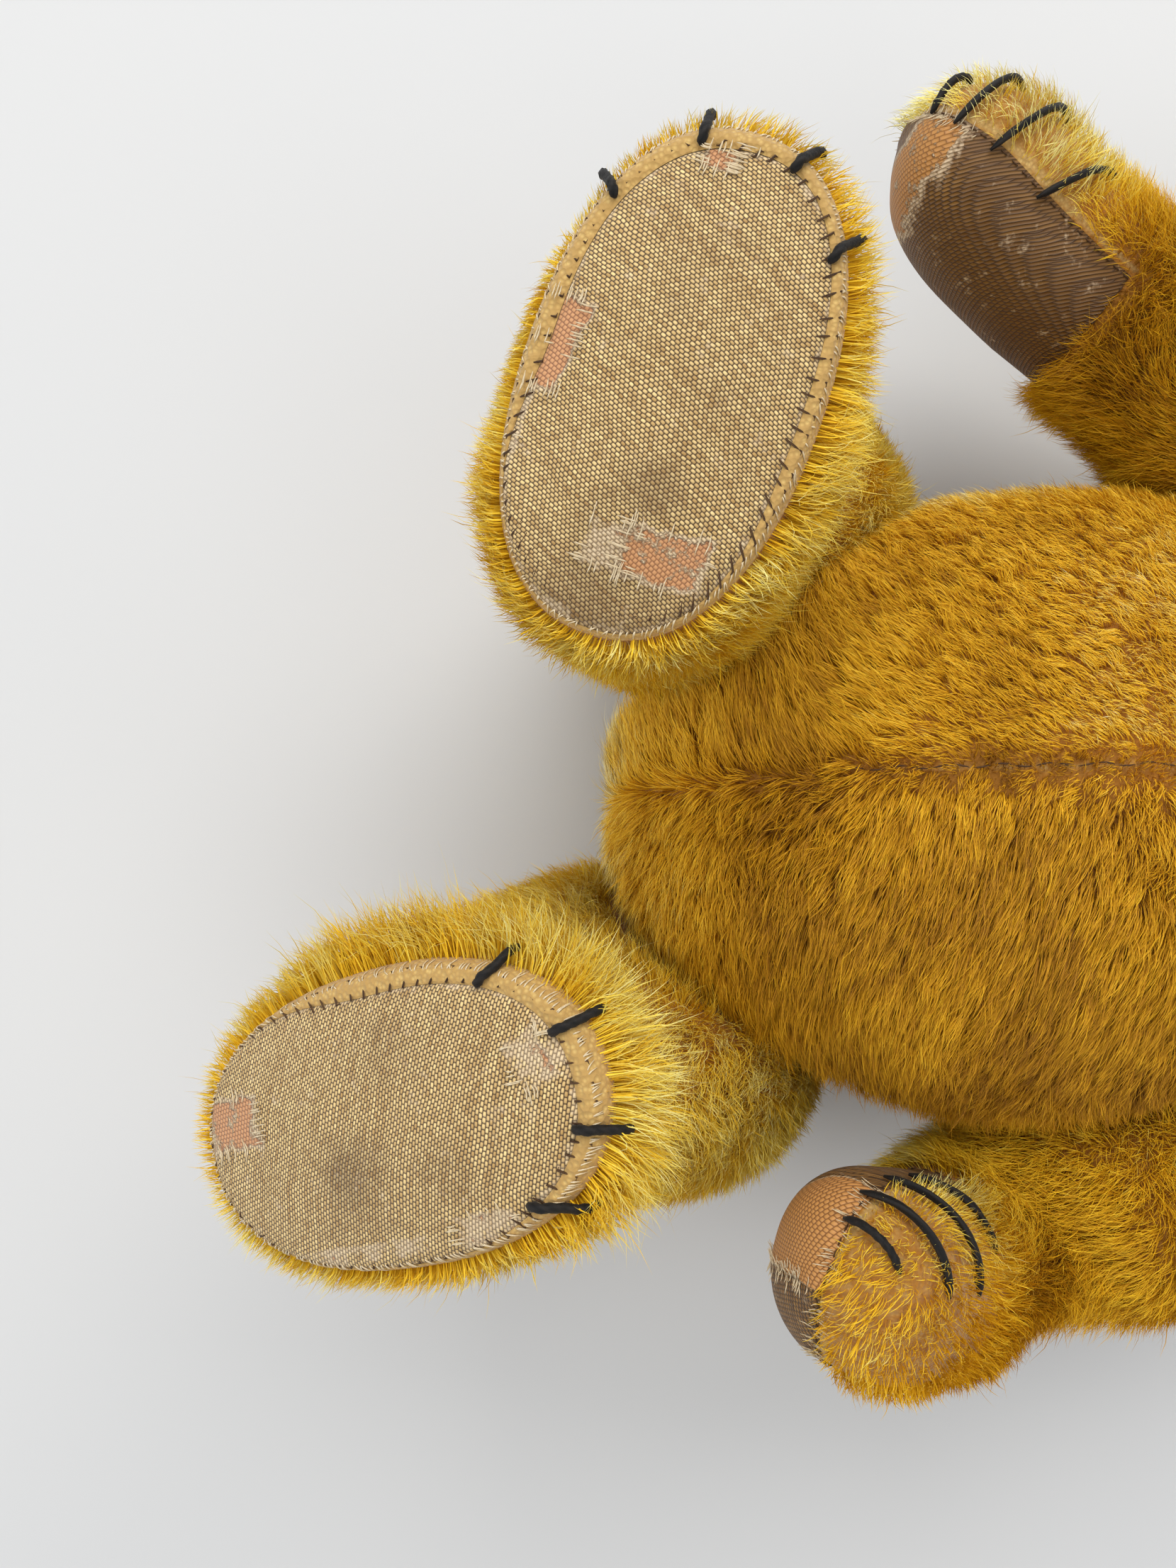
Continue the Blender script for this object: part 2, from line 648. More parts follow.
def scatter(p, density, count):
    """Roots spread over a wrapped grid: a reader of grid fields at the roots, and the grid's area."""
    n, m, _ = p.shape
    i0, j0 = np.meshgrid(np.arange(n - 1), np.arange(m), indexing="ij")
    i0, j0 = i0.ravel(), j0.ravel()
    j1 = (j0 + 1) % m
    d1, d2 = p[i0 + 1, j1] - p[i0, j0], p[i0 + 1, j0] - p[i0, j1]
    area = norm(np.cross(d1, d2)) / 2
    thick = (density[i0, j0] + density[i0 + 1, j1] + density[i0 + 1, j0] + density[i0, j1]) / 4
    total = np.cumsum(area * thick)
    pick = np.searchsorted(total, RNG.uniform(0, total[-1], count))
    pick = np.clip(pick, 0, len(i0) - 1)
    fu, fv = RNG.uniform(size=count), RNG.uniform(size=count)
    i0, j0, j1 = i0[pick], j0[pick], j1[pick]
    corners = (
        ((1 - fu) * (1 - fv), i0, j0), ((1 - fu) * fv, i0, j1),
        (fu * (1 - fv), i0 + 1, j0), (fu * fv, i0 + 1, j1),
    )

    def at(field):
        out = 0
        for weight, i, j in corners:
            value = field[i, j]
            out = out + (value * weight[:, None] if value.ndim == 2 else value * weight)
        return out

    return at, area.sum()


def gather(root, tip, length, area, lock, clump):
    """Draws the tips of neighbouring fibres together: the new tips, and each fibre's lock."""
    count = len(root)
    heads = max(1, int(area / lock ** 2))
    heads = RNG.choice(count, min(heads, count // 4), replace=False)
    tree = KDTree(len(heads))
    for k, h in enumerate(heads):
        tree.insert(root[h], k)
    tree.balance()
    near = np.fromiter((tree.find(r)[1] for r in root), np.int64, count)
    head = heads[near]
    pull = clump * RNG.uniform(0.5, 1.25, count)[:, None]
    spread = root - root[head]
    shared = root[head] + (tip[head] - root[head]) * (length / length[head])[:, None] + 0.35 * spread
    return tip * (1 - pull) + shared * pull, head


def fur(name, body, p, count, density, length, nap, tone, width, lock=2.0, clump=0.38, lift=0.6,
        jitter=0.22, shade="limb"):
    """Pile over a wrapped grid. nap is the way it lies, as vectors of length 0 (upright) to about 1."""
    normal = grid_normals(p)
    count = int(count * COUNT_SCALE)
    at, area = scatter(p, density, count)
    root, nor, lie = at(p), unit(at(normal)), at(nap)
    ln, tn = at(length), at(tone)
    ln = ln * RNG.uniform(0.72, 1.12, count)
    ln = ln * np.where(RNG.uniform(size=count) < LONG_SHARE, LONG_STRETCH, 1.0)
    lie = lie - nor * (lie * nor).sum(1, keepdims=True)
    up = at(lift)[:, None] if isinstance(lift, np.ndarray) else lift
    way = nor * up + lie + RNG.normal(0, jitter, (count, 3))
    tip, head = gather(root, root + unit(way) * ln[:, None], ln, area, lock, clump)
    mid = root + nor * (ln * 0.42)[:, None] + (tip - root) * 0.12
    lock_tone = RNG.normal(0, 0.55, count)[head]
    tones = np.round(tn + lock_tone + RNG.normal(0, 0.65, count)).astype(int)
    wid = np.full(count, width) * RNG.uniform(0.6, 1.25, count) / max(COUNT_SCALE, 0.45) ** 0.5
    parts = max(1, math.ceil(count / STRANDS_A_PIECE))
    order = RNG.permutation(count)
    for k in range(parts):
        s = order[k::parts]
        o = strands_mesh("%s_%d" % (name, k + 1), root[s], mid[s], tip[s], wid[s], nor[s],
                         tones[s], shade)
        attach(o, body)


# ---------------------------------------------------------------- pieces
def attach(piece, body):
    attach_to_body(piece, body)
    return piece


def cloth_piece(o, body, nodes):
    """A stuffed skin that stands for CAD nodes."""
    attach(fix_normals(o), body)
    if nodes:
        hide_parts(*nodes)


def mohair_skin(name, p, bald):
    return grid_mesh(name, p, [BACKING], close=(True, True), attributes={"bald": bald})


def limb_covers(name):
    return [name + "_outer_cover", name + "_inner_cover", name + "_stuffing"]


def threads(name, body, paths, radius, material, sides):
    return attach(tube_mesh(name, paths, radius, material, sides), body)


def claw_threads(name, body, paths):
    paths = [smooth_path(np.vstack(path)) for path in paths]
    o = threads(name + "_claw_threads", body, paths, 0.58, BLACK_THREAD, sides=12)
    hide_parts(name + "_claws")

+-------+

__WHAT TO DO__: Look at the material above and copy, word for word, its lines from the first through the one containing "return at, area.sum()".

__TASK RESULT__:
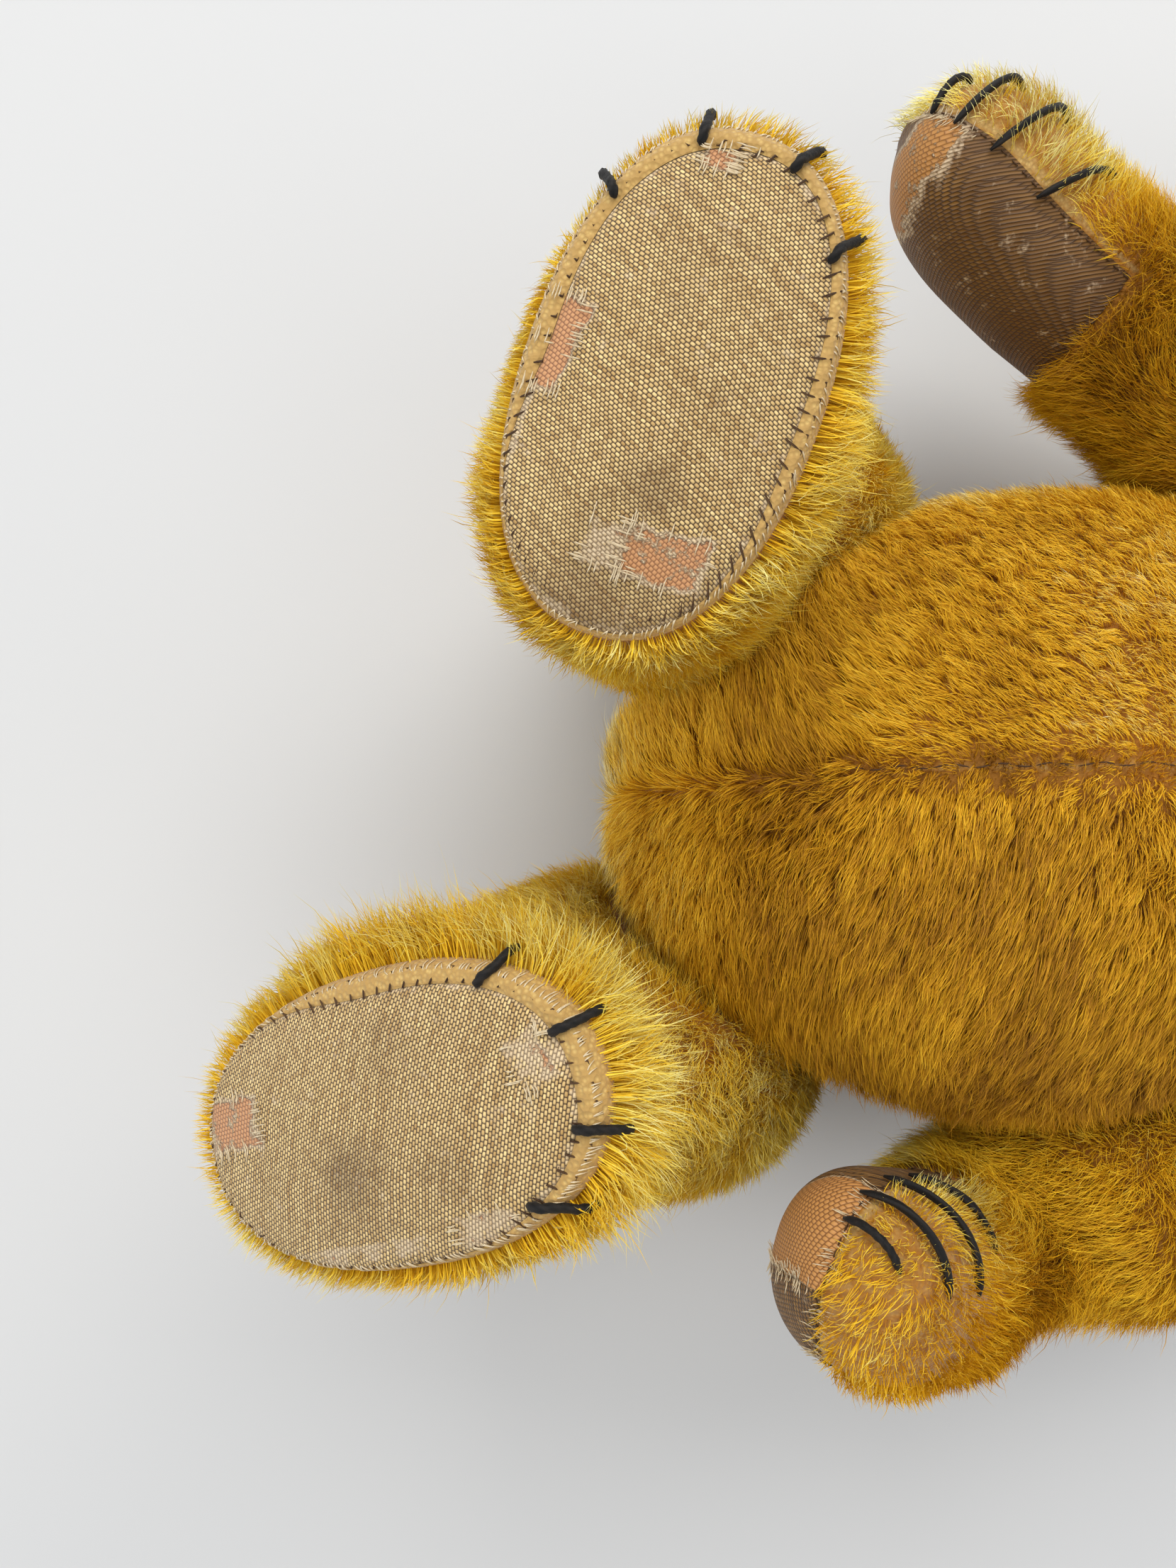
Continue the Blender script for this object: part 2, from line 648. More parts follow.
def scatter(p, density, count):
    """Roots spread over a wrapped grid: a reader of grid fields at the roots, and the grid's area."""
    n, m, _ = p.shape
    i0, j0 = np.meshgrid(np.arange(n - 1), np.arange(m), indexing="ij")
    i0, j0 = i0.ravel(), j0.ravel()
    j1 = (j0 + 1) % m
    d1, d2 = p[i0 + 1, j1] - p[i0, j0], p[i0 + 1, j0] - p[i0, j1]
    area = norm(np.cross(d1, d2)) / 2
    thick = (density[i0, j0] + density[i0 + 1, j1] + density[i0 + 1, j0] + density[i0, j1]) / 4
    total = np.cumsum(area * thick)
    pick = np.searchsorted(total, RNG.uniform(0, total[-1], count))
    pick = np.clip(pick, 0, len(i0) - 1)
    fu, fv = RNG.uniform(size=count), RNG.uniform(size=count)
    i0, j0, j1 = i0[pick], j0[pick], j1[pick]
    corners = (
        ((1 - fu) * (1 - fv), i0, j0), ((1 - fu) * fv, i0, j1),
        (fu * (1 - fv), i0 + 1, j0), (fu * fv, i0 + 1, j1),
    )

    def at(field):
        out = 0
        for weight, i, j in corners:
            value = field[i, j]
            out = out + (value * weight[:, None] if value.ndim == 2 else value * weight)
        return out

    return at, area.sum()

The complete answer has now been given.